Common Sense Comes to Town!

Common sense is the most fairly distributed thing in the world, for each one thinks he is so well-endowed with it that even those who are hardest to satisfy in all other matters are not in the habit of desiring more of it than they already have. (Descartes)

What Is Missing in Jean Charest’s Speech?

Posted on | February 23, 2011 | No Comments

Jean Charest wants to make of education his top priority, investing notably in English classes and pushing for a return to civic sense classes. Obviously nobody is against virtue, but coming from the current government, this promise only highlights the shortcomings of the liberal administration.

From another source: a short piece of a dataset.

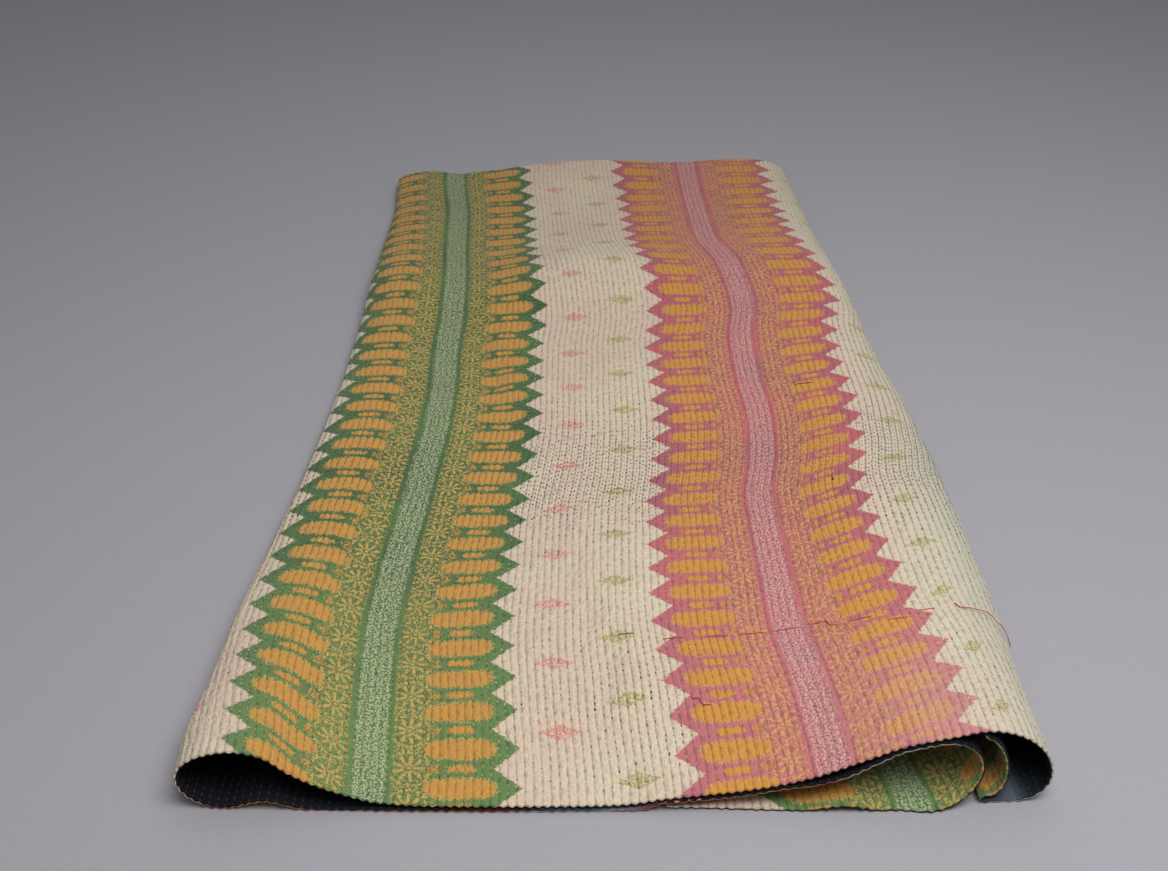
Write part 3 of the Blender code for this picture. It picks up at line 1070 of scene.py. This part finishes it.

Thus, civic sense is first and foremost a sense of citizens’ duties and responsibilities, which is derived from the obligations ancient cities imposed upon the people. In modern democracy, we also include the necessity for political involvement, be it through the right to vote, citizen action, even militant action. We see it as holding a healthy respects for the constituents of democracy, starting with access to information (chiefly through traditional media), the administration of justice, and all government levels (school board, municipal, provincial, federal).

The current government has lost all credibility on some of these aspects. There was the scandal on the judges’ appointment process, there is an obvious disdain for Crown attorneys, and a voluntary blindness to corruption in many political organizations. These are Charest’s achievements.

Students are not imbeciles. How can you teach them to respect their society when their leaders themselves do not bother to do so? Civic sense classes will morph into cynicism classes. Unless we also make them mandatory for members of the National Assembly?